As has been repeated so often that it’s become cliché, the culture and music eventually became a business, and given the interplay of drugs and money it was inevitable that organized crime and law enforcement would become involved. The cycle of fringe culture, transformed to criminality, transformed to legitimate business is one that Collin documents carefully and not without a noticeable twinge of regret. He invokes a once vibrant scene that due to criminal involvement, government intervention and eventual takeover by moneyed interests, became a hollow shell of its former self.

Nothing good can last; such is the way of the world. The gentrification of one culture inevitably leads to the creation of another. Working class disco music led to house and techno, but not before it became Saturday Night Fever. Matthew Collin makes the convincing argument in Altered State that marginalized and disenfranchised cultures are the ones from which true cultural innovation springs. While bordering on a truism the idea has resonance. If it’s folk music, or jazz, the blues, or the avant-garde in writing, painting or even technology, it’s seemingly those on the periphery of mainstream culture who invoke what will eventually become the new mainstream. Every new idea must first appear as heresy, and a bunch of people high on drugs, some of them possibly gay and others definitely black dancing maniacally to loud unintelligible music in dark, scary clubs, was definitely heresy.
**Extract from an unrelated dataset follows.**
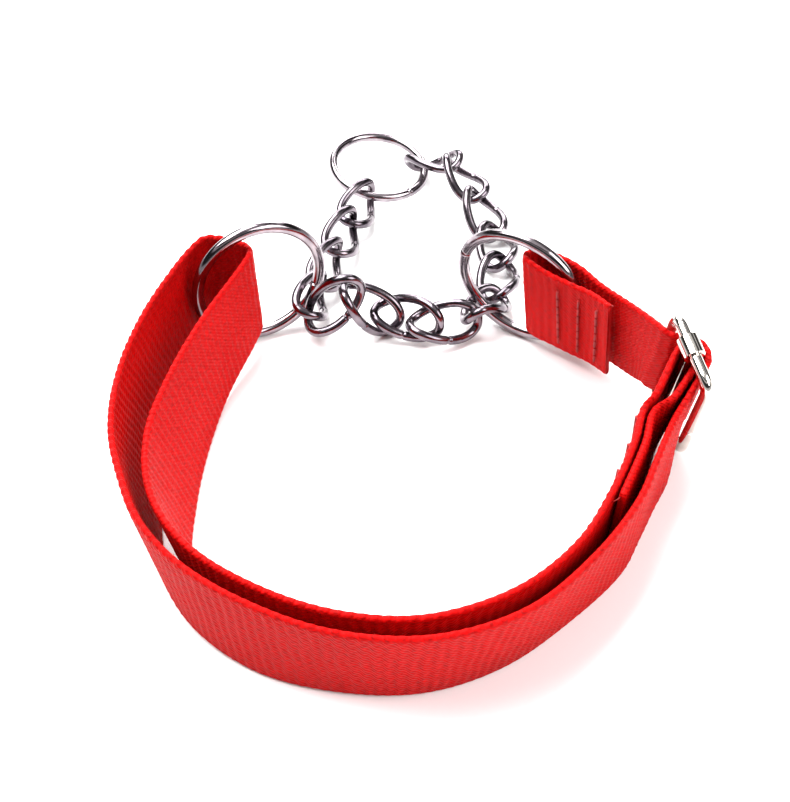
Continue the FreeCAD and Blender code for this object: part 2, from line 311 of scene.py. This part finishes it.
def sweep(name, path, radii, around, closed=True):
    """A round wire along a row of points in metres, with its own radius at each point."""
    count = len(path)
    points, quads, uvs = [], [], []
    side = None
    frames = []
    for i, p in enumerate(path):
        before = path[i - 1] if closed or i > 0 else p
        after = path[(i + 1) % count] if closed or i < count - 1 else p
        forward = (after - before).normalized()
        if side is None:
            side = forward.cross(Vector((0.13, 0.21, 0.97))).normalized()
        side = (side - forward * side.dot(forward)).normalized()
        frames.append((p, side.copy(), forward.cross(side)))
    # spread the turn left over after one round evenly along a closed path
    slip = 0.0
    if closed:
        p, u, w = frames[0]
        last = frames[-1]
        carried = (last[1] - (u.cross(w)) * last[1].dot(u.cross(w))).normalized()
        slip = math.atan2(carried.dot(w), carried.dot(u))
    for i, (p, u, w) in enumerate(frames):
        for j in range(around):
            a = 2 * math.pi * j / around - slip * i / count
            points.append(p + (u * math.cos(a) + w * math.sin(a)) * radii[i])
            uvs.append((i / count, j / around))
    for i in range(count if closed else count - 1):
        n = (i + 1) % count
        for j in range(around):
            k = (j + 1) % around
            quads.append((i * around + j, i * around + k, n * around + k, n * around + j))
    if not closed:
        quads.append(tuple(reversed(range(around))))
        quads.append(tuple((count - 1) * around + j for j in range(around)))
    return new_mesh(name, points, quads, uvs)


def seam_radius(offset, radius, half_gap, depth):
    """Wire radius near a butt seam: a narrow groove between two softly rounded ends."""
    near = abs(offset) / half_gap
    if near > 4:
        return radius
    return radius * (1 - depth * math.exp(-near * near))


# ---------------------------------------------------------------------------
# Materials
# ---------------------------------------------------------------------------
def base_material(name, colour, roughness, metallic=0.0):
    material = bpy.data.materials.new(name)
    material.use_nodes = True
    nodes = material.node_tree.nodes
    shader = nodes["Principled BSDF"]
    shader.inputs["Base Color"].default_value = colour + (1.0,)
    shader.inputs["Roughness"].default_value = roughness
    shader.inputs["Metallic"].default_value = metallic
    return material, nodes, material.node_tree.links, shader


def noise_node(nodes, links, scale, detail, vector=None):
    texture = nodes.new("ShaderNodeTexNoise")
    texture.inputs["Scale"].default_value = scale
    texture.inputs["Detail"].default_value = detail
    if vector:
        links.new(vector, texture.inputs["Vector"])
    return texture


def ramp_node(nodes, links, factor, stops):
    ramp = nodes.new("ShaderNodeValToRGB")
    links.new(factor, ramp.inputs["Fac"])
    elements = ramp.color_ramp.elements
    elements[0].position, elements[0].color = stops[0][0], stops[0][1] + (1.0,)
    elements[1].position, elements[1].color = stops[-1][0], stops[-1][1] + (1.0,)
    for position, colour in stops[1:-1]:
        elements.new(position).color = colour + (1.0,)
    return ramp


def webbing_material():
    """Red nylon: thread to thread colour change, fine twill relief and a faint sheen."""
    material, nodes, links, shader = base_material("webbing_red", (0.6, 0.0, 0.0), 0.7)
    shader.inputs["Sheen Weight"].default_value = 0.04
    shader.inputs["Sheen Roughness"].default_value = 0.4
    shader.inputs["Sheen Tint"].default_value = (1.0, 0.25, 0.22, 1.0)
    shader.inputs["Specular IOR Level"].default_value = 0.1
    uv = nodes.new("ShaderNodeUVMap")
    uv.uv_map = "UVMap"
    stretch = nodes.new("ShaderNodeMapping")
    stretch.inputs["Scale"].default_value = (0.55, 2.2, 1.0)
    links.new(uv.outputs["UV"], stretch.inputs["Vector"])
    threads = noise_node(nodes, links, 1.6, 3.0, stretch.outputs["Vector"])
    tone = ramp_node(nodes, links, threads.outputs["Fac"], [
        (0.30, (0.26, 0.0, 0.0)), (0.5, (0.47, 0.0, 0.0)), (0.72, (0.62, 0.001, 0.001))])
    broad = noise_node(nodes, links, 38.0, 2.0)
    coords = nodes.new("ShaderNodeTexCoord")
    links.new(coords.outputs["Object"], broad.inputs["Vector"])
    shade = nodes.new("ShaderNodeMixRGB")
    shade.blend_type = "MULTIPLY"
    shade.inputs["Fac"].default_value = 0.35
    soft = ramp_node(nodes, links, broad.outputs["Fac"], [(0.35, (0.72, 0.7, 0.7)), (0.65, (1.0, 1.0, 1.0))])
    links.new(tone.outputs["Color"], shade.inputs["Color1"])
    links.new(soft.outputs["Color"], shade.inputs["Color2"])
    links.new(shade.outputs["Color"], shader.inputs["Base Color"])
    rough = nodes.new("ShaderNodeMapRange")
    rough.inputs["To Min"].default_value = 0.5
    rough.inputs["To Max"].default_value = 0.75
    links.new(threads.outputs["Fac"], rough.inputs["Value"])
    links.new(rough.outputs["Result"], shader.inputs["Roughness"])
    twill = nodes.new("ShaderNodeTexWave")
    twill.wave_type = "BANDS"
    twill.bands_direction = "DIAGONAL"
    twill.inputs["Scale"].default_value = 0.62
    twill.inputs["Distortion"].default_value = 1.2
    links.new(uv.outputs["UV"], twill.inputs["Vector"])
    bump = nodes.new("ShaderNodeBump")
    bump.inputs["Strength"].default_value = 0.6
    bump.inputs["Distance"].default_value = 0.00012
    links.new(twill.outputs["Fac"], bump.inputs["Height"])
    links.new(bump.outputs["Normal"], shader.inputs["Normal"])
    return material


def metal_material(name, colour, dark, roughness):
    """Polished nickel with faint cloudy tarnish and tiny surface waves."""
    material, nodes, links, shader = base_material(name, colour, roughness, 1.0)
    coords = nodes.new("ShaderNodeTexCoord")
    cloud = noise_node(nodes, links, 260.0, 3.0, coords.outputs["Object"])
    tone = ramp_node(nodes, links, cloud.outputs["Fac"], [(0.32, dark), (0.62, colour)])
    links.new(tone.outputs["Color"], shader.inputs["Base Color"])
    rough = nodes.new("ShaderNodeMapRange")
    rough.inputs["To Min"].default_value = roughness * 0.7
    rough.inputs["To Max"].default_value = roughness * 1.6
    links.new(cloud.outputs["Fac"], rough.inputs["Value"])
    links.new(rough.outputs["Result"], shader.inputs["Roughness"])
    waves = noise_node(nodes, links, 420.0, 1.0, coords.outputs["Object"])
    bump = nodes.new("ShaderNodeBump")
    bump.inputs["Strength"].default_value = 0.08
    bump.inputs["Distance"].default_value = 0.0002
    links.new(waves.outputs["Fac"], bump.inputs["Height"])
    links.new(bump.outputs["Normal"], shader.inputs["Normal"])
    return material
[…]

It’s in the shadows of pop culture that the future is being born. Perhaps somewhere in a slum of Mexico City, an apartment in Moscow, or a tract house in Austin a new sound is being unwittingly coaxed into life, built around the tools at hand and the human need to create. Perhaps in a nearby University a psychedelic drug that is easily synthesized with common household chemicals is being discovered. Is this the future? We can only hope.